Hope isn't just that word we casually say like.. I hope you have a great day or I hope you feel better soon or I hope I get that new video game. It's so much more then that.

If anyone has ever worked with elementary age kids there may be moments when you have found yourself thinking... I hope they sit still, I hope they listen, I hope they keep their hands to themselves, I hope they get something out of todays lesson. Well... the hope we are starting to talk about is so much deeper then even all of that.

As I taught last week some of those I hope thoughts popped into my head, a high energy weekend before spring break tends to bring on those moments. It wasn't until yesterday when I really realized what exactly that HOPE truly means.

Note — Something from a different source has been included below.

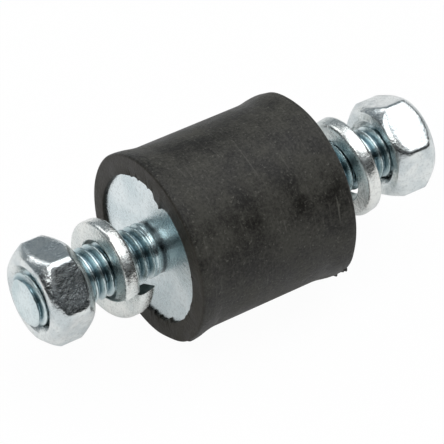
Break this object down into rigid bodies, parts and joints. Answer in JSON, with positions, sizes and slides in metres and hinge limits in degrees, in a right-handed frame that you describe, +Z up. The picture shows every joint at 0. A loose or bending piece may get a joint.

I was heading home from a VERY long day. I was tired and thinking through some things but got caught in a thought, I found myself praying "God help me to use my story more often to impact the lives of others in a positive way..." (something along those lines) The next thing I know I am receiving a text from a friend who had just gotten some rough news. As I listened to her I was quickly reminded of what I had just prayed (legit like 5 minutes (if that) before hand). We talked for like 45 minutes and as we spoke I shared my story of HOPE. I told my friend about my "bad" situations that God some how has flipped and cause them to be "good" and in those moments we went from sadness and tears to smiles and laughter.

Hope doesn't mean that the moments of pain aren't going to come into our worlds it just means that we trust God enough to HOLD on to Him in those moments.


I love what I GET to do. Teaching kids and helping them discover things about who God is and what His plan is for them is such an AMAZING task, it's an HONOR. It's something I don't take lightly and something that brings me more joy then I ever could have imagined.

So what am I learning... I am learning that kids teach me just as much as I teach them and sometimes more, and that life lessons come when I am willing to learn and be taught.